++++ DATA ++++

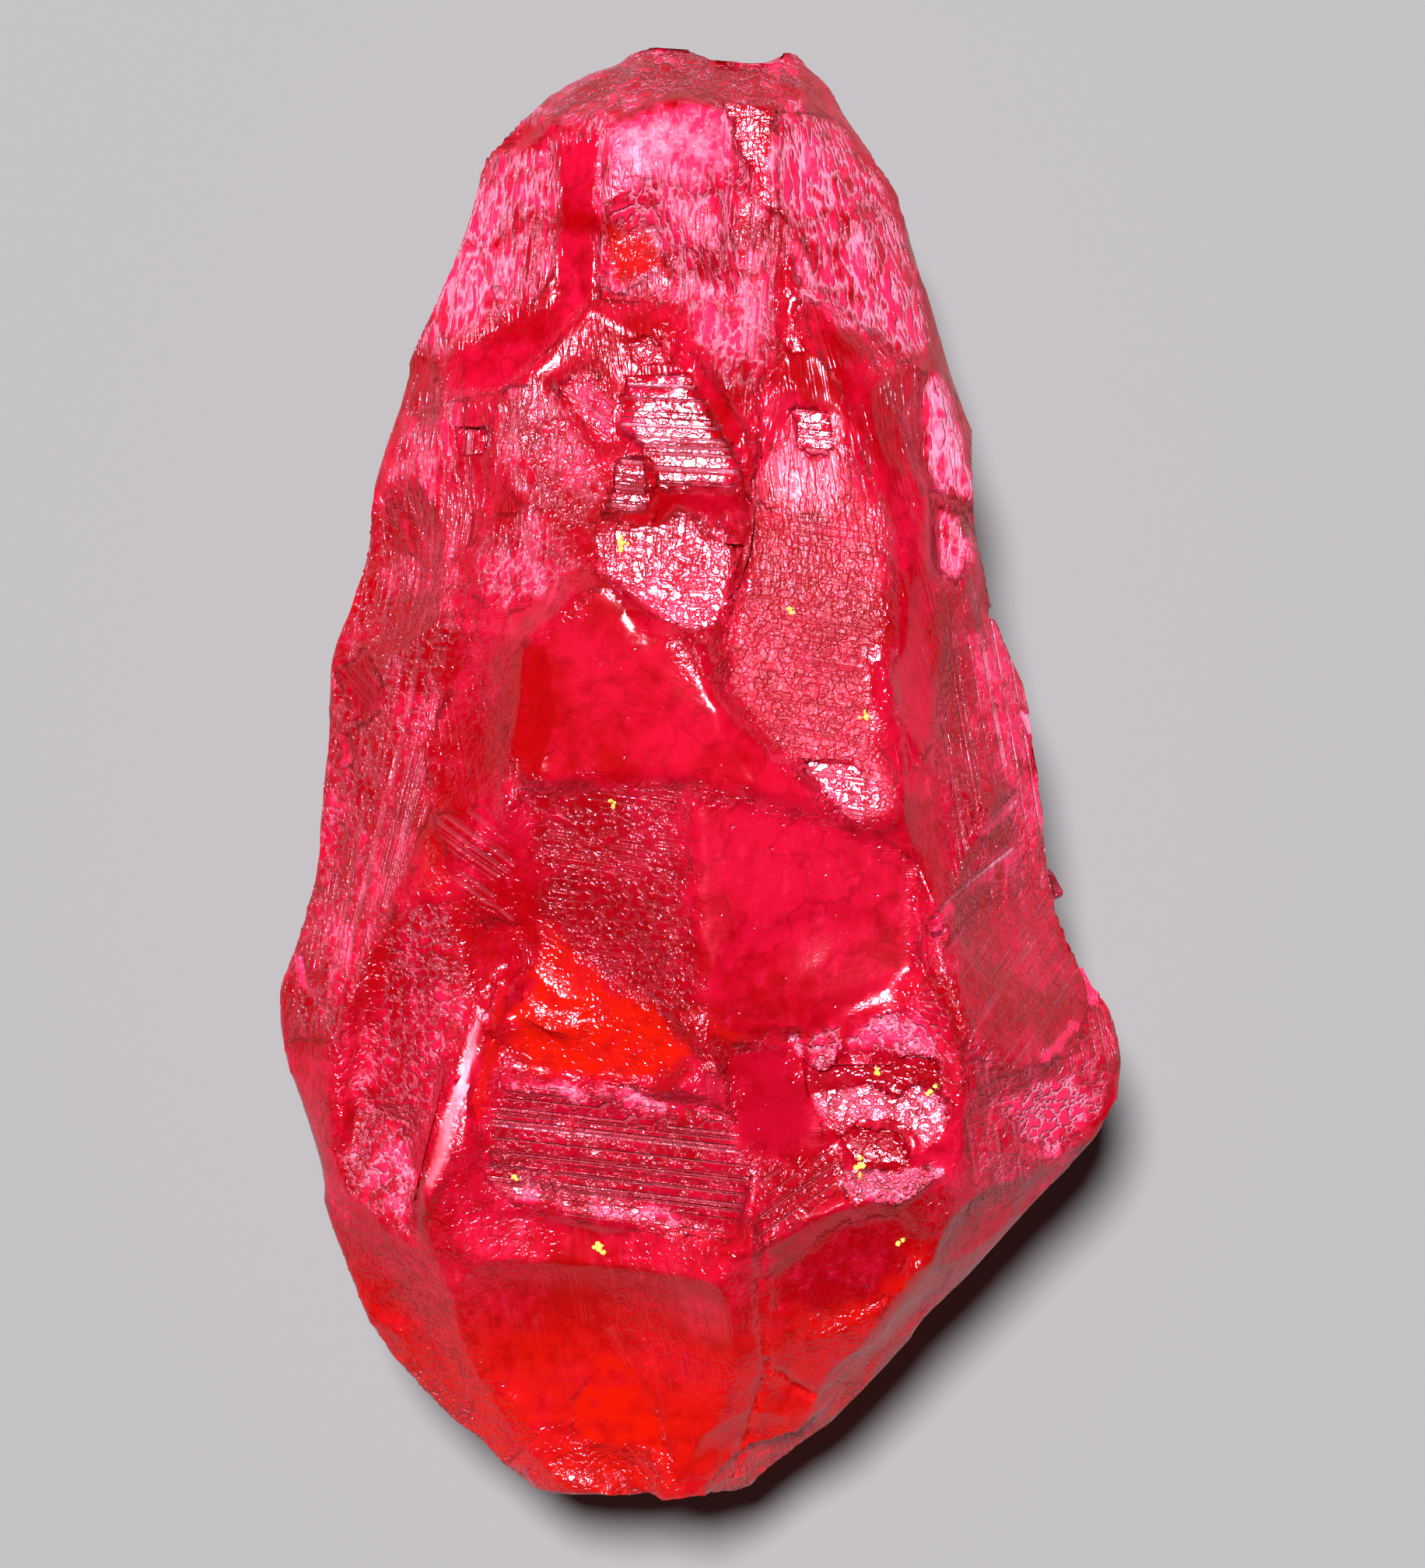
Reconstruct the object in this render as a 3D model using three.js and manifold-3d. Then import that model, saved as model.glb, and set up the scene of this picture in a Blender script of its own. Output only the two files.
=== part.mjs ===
// Raw ruby crystal, lying on its back. Millimetres.
// +Y runs along the crystal to its narrow end, +Z is up, and the lowest natural face is at z = 0.
// The body is a loft over ribs, the long natural edges of the stone. Flat terraces, shell-shaped
// breaks and two open cracks are then cut into it.

import * as THREE from 'three';
import Module from 'manifold-3d';
import { mergeVertices } from 'three/addons/utils/BufferGeometryUtils.js';

const wasm = await Module();
wasm.setup();

// ---------- driving dimensions ----------
const NARROW_END = 48.8; // y of the broken narrow end
const BROAD_END = -48.8; // y of the crumbled broad end
const STATION_STEP = 2.44; // spacing of the sections along the crystal
const TOOL_HEIGHT = 30; // how far a cutting prism stands above its floor
const SCOOP_SEGMENTS = 40; // facets round a shell-shaped break
const ROUNDING = 1e-6; // slack when a station falls on a rib's own point
const RUBY_RED = 0xc4102c;

// ---------- ribs ----------
// Each rib is a list of [x, y, z] from the narrow end to the broad end. They are in order round
// the crystal: over the upper side from left to right, then back under it.
const RIBS = {
  leftEdge: [
    [-4.5, 48.8, 19], [-9.1, 46.5, 20.5], [-14, 42.9, 22], [-16.2, 36.8, 22.5], [-19.9, 30.2, 22.5],
    [-19.7, 26.2, 22.5], [-21.8, 20.5, 23], [-22.5, 15.7, 23], [-25, 7.6, 23], [-25.8, -3.2, 23.5],
    [-26.6, -9.2, 23.5], [-28.5, -14.5, 23.5], [-28.4, -17.8, 23.5], [-25.4, -29.5, 23],
    [-22.1, -38, 21.5], [-18.5, -42.1, 20], [-13.6, -47.6, 18.5], [-11.6, -48.8, 18],
  ],
  leftRidge: [
    [-4, 48.8, 20.5], [-8.8, 45.5, 24], [-11.5, 41, 26.5], [-13.2, 33, 28], [-15.2, 24, 28.5],
    [-17, 15, 28.5], [-18.4, 7.6, 29], [-17.9, -3, 30], [-22.9, -13.6, 28.5],
    [-24.5, -24.2, 27], [-22.5, -31, 25], [-17.5, -39, 22.5], [-11, -48.8, 19.5],
  ],
  glossyStrip: [
    [-3, 48.8, 21.5], [-6, 44.5, 27.5], [-7, 38, 30], [-8, 28, 32], [-10, 18, 33.2],
    [-10.7, 8, 34.4], [-10.8, 0, 35.4], [-13.6, -12.1, 34.6], [-15.7, -17.8, 33.6],
    [-18.7, -27, 31], [-17.5, -33, 28], [-13.5, -40, 24.5], [-9, -48.8, 21],
  ],
  centre: [
    [1, 48.8, 21.5], [0.5, 45.3, 27.5], [1, 38, 31], [1.3, 28, 33.6], [1.3, 18, 35.4],
    [0.5, 9, 36.8], [-0.5, -4, 37.8], [-0.8, -15, 37.4], [1, -24, 36], [1.5, -31, 33.2],
    [1, -38, 29.2], [-3, -48.8, 22.5],
  ],
  rightRidge: [
    [6, 48.8, 21.5], [7, 44, 26], [9, 36, 28.5], [11.5, 24, 30.8], [12.7, 14, 32.6],
    [13.2, 5, 34.2], [13.7, -6.7, 35.4], [15, -13.1, 35.2], [15.8, -18.4, 34.2],
    [16.4, -25, 31.8], [16.4, -31, 28.5], [11.5, -38, 25], [6, -45, 21.8], [2, -48.8, 21],
  ],
  rightFlank: [
    [6.3, 48.8, 20.8], [8.5, 45, 23], [12, 37, 25], [15, 26, 27], [16.8, 16, 28],
    [17.8, 6, 28.5], [20, -6, 29], [22.5, -14, 29], [24, -20, 28], [22, -26.5, 26.5],
    [17.5, -32.5, 24.5], [10, -41, 22], [3.2, -48.8, 19.5],
  ],
  rightEdge: [
    [6.4, 48.8, 20], [8.3, 47.7, 20.5], [9.1, 45.3, 21], [13.1, 40, 22], [15.2, 32.7, 22.5],
    [17.2, 25.8, 22.5], [19.6, 20.5, 22.5], [20.6, 15, 22.5], [20.7, 11.6, 22.5], [22.1, 4.2, 22.5],
    [24.9, -3.6, 22.5], [27, -12.5, 23], [28.5, -19, 23.5], [28.2, -21.8, 23.5], [26.5, -25, 23.5],
    [22.1, -29.5, 22.5], [16.8, -35.2, 21], [9.1, -43.7, 19.5], [3.4, -48.8, 18.5],
  ],
  rightLower: [
    [6, 48.8, 18], [8, 45, 15.5], [12, 38, 12], [15.5, 28, 8.5], [18.5, 12, 7], [22, -5, 6.5],
    [25, -18, 7], [21.5, -27, 8], [13, -38, 10], [3, -48.8, 15],
  ],
  rightBase: [
    [5, 48.8, 16.5], [6, 44, 13], [9, 36, 6], [11.5, 24, 0], [13, 10, 0], [15, -8, 0],
    [15.5, -20, 0], [11, -30, 0], [6, -40, 6], [2, -48.8, 13],
  ],
  leftBase: [
    [-3, 48.8, 16.5], [-6, 44, 13], [-10, 36, 6.5], [-12, 24, 0], [-13.5, 10, 0], [-16, -8, 0],
    [-16.5, -20, 0], [-14, -30, 0], [-11, -40, 6], [-8.5, -48.8, 13],
  ],
  leftLower: [
    [-4, 48.8, 18], [-10, 44, 15], [-14.5, 36, 12], [-17.5, 28, 9], [-19.5, 15, 7],
    [-22, 0, 6.5], [-24.5, -15, 7], [-22.5, -28, 8], [-17, -40, 10], [-10.5, -48.8, 15],
  ],
};

// ---------- flat terraces ----------
// Each is an outline seen from above, with the floor's height at the outline's first point and
// its slopes, the rise in z for each millimetre of x and of y.
const TERRACES = {
  rightLongFace: {
    outline: [[3.2, 19.7], [6.2, 24.2], [8.7, 23.5], [10.7, 20.1], [12.3, 15.2], [12.3, 10],
      [11.1, 3.9], [11.5, -3], [7.9, -1.4], [4.6, 0.7], [1.4, 7.6], [3, 14]],
    height: 33.4, slopeX: -0.24, slopeY: -0.15,
  },
  upperMirrorFace: {
    outline: [[-4.9, 26.6], [-0.7, 26.4], [2.6, 19.7], [2.2, 17.9], [-2.7, 18.2], [-5.1, 23]],
    height: 32.3, slopeX: 0.04, slopeY: -0.12,
  },
  lowerMirrorFace: {
    outline: [[-5.9, 17.3], [-1.9, 17.1], [2.2, 15.7], [2.2, 11.6], [-0.2, 9.4], [-3.5, 10.6],
      [-7.1, 15.2]],
    height: 33.5, slopeX: 0.05, slopeY: -0.12,
  },
  pittedPanel: {
    outline: [[-10.7, 2.3], [-0.6, 2.3], [-0.6, -15.9], [-10.7, -15.9]],
    height: 34.6, slopeX: 0.2, slopeY: 0,
  },
  bandedPanel: {
    outline: [[-12.8, -20.2], [1.4, -22.6], [2.6, -29.5], [1.4, -31.6], [-13.6, -28.3],
      [-14.4, -23.5]],
    height: 33.3, slopeX: 0.17, slopeY: 0.31,
  },
  leftPittedFace: {
    outline: [[-17.8, -8], [-15.4, -14], [-17.4, -22], [-19.4, -29.5], [-23, -28], [-23.6, -20],
      [-21.5, -12]],
    height: 30, slopeX: 0.85, slopeY: 0.05,
  },
};

// ---------- shell-shaped breaks and open cracks ----------
// Each is an ellipsoid: its centre, its three radii, and its turn about z in degrees.
const SCOOPS = {
  deepRedScoop: { centre: [6.4, -7.6, 42.6], radii: [11.5, 16.4, 8], turn: 24 },
  upperScoop: { centre: [-5.4, 31, 38.8], radii: [12, 17, 8], turn: -20 },
  leftShoulderScoop: { centre: [-27, 29, 33], radii: [12, 16, 11], turn: -10 },
  narrowEndScoop: { centre: [-5, 51, 31], radii: [10, 7, 7], turn: 12 },
  rightShoulderScoop: { centre: [22.3, 20, 34], radii: [9, 14, 8], turn: -8 },
  rightLobeScoop: { centre: [29, -25, 34], radii: [10, 8, 10], turn: 0 },
  underLeftScoop: { centre: [-30, -6, 0], radii: [12, 24, 11], turn: 6 },
  underRightScoop: { centre: [28.5, 10, 0], radii: [12, 20, 11], turn: -10 },
  underNarrowScoop: { centre: [-2, 50, -4], radii: [15, 16, 14], turn: 0 },
  underBroadScoop: { centre: [2, -54, -6], radii: [20, 18, 16], turn: 10 },
  upperHollow: { centre: [11.6, -19.4, 37.2], radii: [5.2, 2.3, 4], turn: -8 },
  lowerHollow: { centre: [12, -24.4, 35.4], radii: [4.6, 2, 3.6], turn: 6 },
  narrowEndGroove: { centre: [3.6, 38.5, 37.2], radii: [2.6, 12, 7.4], turn: 4 },
  narrowEndNotch: { centre: [3.1, 49.6, 20], radii: [1.7, 1.6, 9], turn: 0 },
  rightNotch: { centre: [21, 10.8, 23], radii: [3, 0.5, 7], turn: 4 },
};

// ---------- helpers ----------
function toSolid(geometry) {
  const bare = geometry.index ? geometry.toNonIndexed() : geometry.clone();
  bare.deleteAttribute('normal');
  bare.deleteAttribute('uv');
  const welded = mergeVertices(bare);
  const mesh = new wasm.Mesh({
    numProp: 3,
    vertProperties: Float32Array.from(welded.attributes.position.array),
    triVerts: Uint32Array.from(welded.index.array),
  });
  return new wasm.Manifold(mesh);
}

function toGeometry(solid) {
  const mesh = solid.getMesh();
  const geometry = new THREE.BufferGeometry();
  geometry.setAttribute('position', new THREE.BufferAttribute(mesh.vertProperties, mesh.numProp));
  geometry.setIndex(new THREE.BufferAttribute(mesh.triVerts, 1));
  geometry.computeVertexNormals();
  return geometry;
}

// The rib's point at height y along the crystal, on the straight run between its two neighbours.
function ribAt(rib, y) {
  const next = Math.max(1, rib.findIndex((point) => point[1] <= y + ROUNDING));
  const above = new THREE.Vector3(...rib[next - 1]);
  const below = new THREE.Vector3(...rib[next]);
  return above.lerp(below, (above.y - y) / (above.y - below.y));
}

// A closed loft: one ring of rib points at each station, and a flat fan over each end.
function loftBody() {
  const ribs = Object.values(RIBS);
  const count = Math.round((NARROW_END - BROAD_END) / STATION_STEP);
  const positions = [];
  for (let i = 0; i <= count; i++) {
    const y = THREE.MathUtils.lerp(NARROW_END, BROAD_END, i / count);
    for (const rib of ribs) {
      positions.push(...ribAt(rib, y).toArray());
    }
  }
  const index = [];
  const sides = ribs.length;
  for (let i = 0; i < count; i++) {
    for (let j = 0; j < sides; j++) {
      const a = i * sides + j;
      const b = i * sides + ((j + 1) % sides);
      index.push(a, a + sides, b, b, a + sides, b + sides);
    }
  }
  for (let j = 1; j < sides - 1; j++) {
    index.push(0, j, j + 1);
    index.push(count * sides, count * sides + j + 1, count * sides + j);
  }
  const geometry = new THREE.BufferGeometry();
  geometry.setAttribute('position', new THREE.Float32BufferAttribute(positions, 3));
  geometry.setIndex(index);
  return geometry;
}

// A prism that stands on the terrace's sloping floor.
function terraceTool({ outline, height, slopeX, slopeY }) {
  const [x0, y0] = outline[0];
  const shape = new THREE.Shape(outline.map(([x, y]) => new THREE.Vector2(x - x0, y - y0)));
  const geometry = new THREE.ExtrudeGeometry(shape, { depth: TOOL_HEIGHT, bevelEnabled: false });
  const tilt = new THREE.Matrix4().set(
    1, 0, 0, x0,
    0, 1, 0, y0,
    slopeX, slopeY, 1, height,
    0, 0, 0, 1,
  );
  return geometry.applyMatrix4(tilt);
}

function scoopTool({ centre, radii, turn }) {
  const geometry = new THREE.SphereGeometry(1, SCOOP_SEGMENTS, SCOOP_SEGMENTS / 2);
  geometry.scale(...radii);
  geometry.rotateZ(THREE.MathUtils.degToRad(turn));
  geometry.translate(...centre);
  return geometry;
}

// ---------- the crystal ----------
let body = toSolid(loftBody());
for (const terrace of Object.values(TERRACES)) {
  body = body.subtract(toSolid(terraceTool(terrace)));
}
for (const scoop of Object.values(SCOOPS)) {
  body = body.subtract(toSolid(scoopTool(scoop)));
}

const ruby = new THREE.MeshStandardMaterial({ color: RUBY_RED, roughness: 0.25, metalness: 0 });
const crystal = new THREE.Mesh(toGeometry(body), ruby);
crystal.name = 'crystal';

const group = new THREE.Group();
group.add(crystal);

export default group;
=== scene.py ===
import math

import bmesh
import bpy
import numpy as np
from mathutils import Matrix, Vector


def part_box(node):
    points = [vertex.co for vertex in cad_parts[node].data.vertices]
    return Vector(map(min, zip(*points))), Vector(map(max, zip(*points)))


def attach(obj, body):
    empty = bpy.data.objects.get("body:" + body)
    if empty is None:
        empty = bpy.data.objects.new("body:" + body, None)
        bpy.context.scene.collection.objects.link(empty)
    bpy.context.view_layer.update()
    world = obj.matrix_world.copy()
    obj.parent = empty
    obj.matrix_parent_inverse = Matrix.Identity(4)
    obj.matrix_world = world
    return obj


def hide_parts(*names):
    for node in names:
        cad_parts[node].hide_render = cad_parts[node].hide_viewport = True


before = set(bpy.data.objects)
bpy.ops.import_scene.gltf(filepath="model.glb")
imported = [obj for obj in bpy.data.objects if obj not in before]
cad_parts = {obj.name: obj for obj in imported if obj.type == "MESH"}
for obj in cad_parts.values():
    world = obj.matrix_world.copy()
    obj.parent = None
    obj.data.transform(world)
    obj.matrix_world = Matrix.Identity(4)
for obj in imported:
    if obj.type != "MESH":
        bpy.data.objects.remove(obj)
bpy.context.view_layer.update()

# The looks of the raw ruby crystal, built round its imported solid.
#
# The solid is remeshed finely and its natural faces are cut and flattened one by one. Growth lines,
# pits, breaks and cracks are carved into them. One procedural ruby material then takes its finish,
# with painted glow, shade and glints, from numbers kept at the mesh's points. Places are in
# millimetres of the design, from the middle of the crystal's box and up from its base, and UNIT
# turns them into metres.

# ---------- the crystal's own measures, from the frame ----------
NODE = "crystal"
LOW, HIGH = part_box(NODE)
DESIGN_LENGTH = 97.6  # the crystal's length in mm that the places below are written for
UNIT = (HIGH.y - LOW.y) / DESIGN_LENGTH  # metres for one mm of the design
ORIGIN = np.array([(LOW.x + HIGH.x) / 2, (LOW.y + HIGH.y) / 2, LOW.z])
HALF_LENGTH = DESIGN_LENGTH / 2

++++

#### GOAL
Within the listing above, the range opens at the line with "const ruby = new" and closes at the line with "obj.parent = empty". Reproduce exactly the lines of that range, including both ends.

#### REPLY
const ruby = new THREE.MeshStandardMaterial({ color: RUBY_RED, roughness: 0.25, metalness: 0 });
const crystal = new THREE.Mesh(toGeometry(body), ruby);
crystal.name = 'crystal';

const group = new THREE.Group();
group.add(crystal);

export default group;
=== scene.py ===
import math

import bmesh
import bpy
import numpy as np
from mathutils import Matrix, Vector


def part_box(node):
    points = [vertex.co for vertex in cad_parts[node].data.vertices]
    return Vector(map(min, zip(*points))), Vector(map(max, zip(*points)))


def attach(obj, body):
    empty = bpy.data.objects.get("body:" + body)
    if empty is None:
        empty = bpy.data.objects.new("body:" + body, None)
        bpy.context.scene.collection.objects.link(empty)
    bpy.context.view_layer.update()
    world = obj.matrix_world.copy()
    obj.parent = empty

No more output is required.